以前に訪ねた際はスキーヤーやボーダーが尾根の雪面を一直線に登っていくのを見たが、夏山道はクネクネと蛇行し、丸山まで思いのほか遠い。
我々はゆっくり、あまり休まず、標準時間を若干上回るペースでガスの中を登る。雲を突き抜けることを期待したが難しいようだ。

八方尾根


唐松岳
丸山ケルンから先は尾根が切り立ち稜線上を歩くようになる。
一見して山慣れた女性が一人一眼レフを構えて佇み、一瞬の雲の切れ目に出現する不帰ノ嶮の大岩壁を狙っていた。
八方尾根最上部に詰め上がるピークは直登ルートが廃道となっていて、山腹の雪渓上部を左から右に巻き込んで行く。崩れた上部には浮石が多くイヤな区間である。 そのピークをグルリと大きく回り込むと赤い唐松山荘に着いた。
受付を済ませ、部屋は別棟の一番奥を指定された。寝室は蚕棚二段式で、枕の数から一区画定員は12人のようだ。 六畳余りのスペースに先客は年配男性一人だけで、16:00過ぎに到着した我々がその日最後の客だった。 これで今夜はゆったりした寝床が確実になった。山小屋で一番気になる点である。本日の客は別棟に集約させたようで、定員の5割程度づつ割り振られた区画は幾分余裕があり、総数50~60人位だろう、年配者が多い。
我々は空身となってまずは山頂を踏むことにした。相変わらずガスが周囲にまとわりついているが、時折明るくなって眺望が効く瞬間が訪れる。僅かなチャンスに期待して暫く山頂に滞在するつもりで行く。 幸い夕食は2回目の5:50からなので時間には余裕があっのだ。
山頂まで20分足らず、ウインドブレーカーを羽織っていても寒い。結局不帰ノ嶮の一部が姿を現わしただけで明朝に期待し早々に下山した。
夕食は品数が多く工夫されたもの、我々はビールで乾杯、続いて500ccペットポトルに入れ替え持参した日本酒を茶碗に注ぐ。 たちまち隣の客が酒に気付いて羨む。

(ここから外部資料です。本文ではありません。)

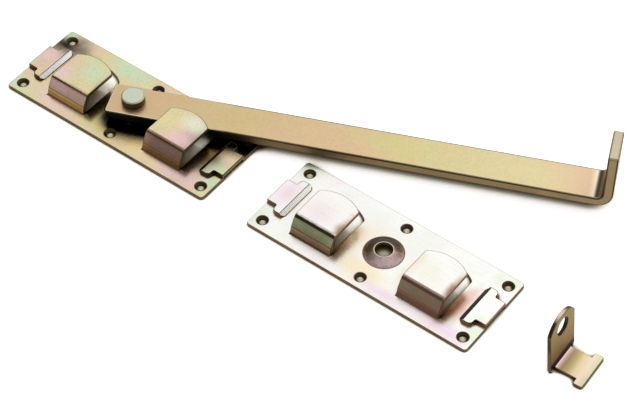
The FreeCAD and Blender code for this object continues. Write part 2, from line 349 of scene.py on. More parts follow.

"ごめんなさい、おすそ分けするほどの量がありません。次回からは担いできて下さいな"
そう云う我々は別のカップルからワインを頂戴した。
なにやら外が騒がしい。急速に霧が晴れつつあって周囲の山々が夕照に輝きだしていた。我々は大いにあせってご飯をかきこみ、カメラを取りに引き返したものだった。
宿泊客全員がこの素晴らしい一時を共有しシャッターを押しあう。山小屋ならではの光景である。やがて夜空に星が瞬く。明日への期待が大いに膨らんだ。
飲食禁止の寝床で紙パックの酒をストローで飲む。高校修学旅行中に隠れて酒を飲む気分である。 相棒は盛んに隣の年配者とおしゃべりしていた。
シッ、シマッタ!!21時の消灯間際に突然私は忘れ物に気がついた。朝食に代えて弁当を受付時に注文しておいたのだが、その受取時間は18:30だった。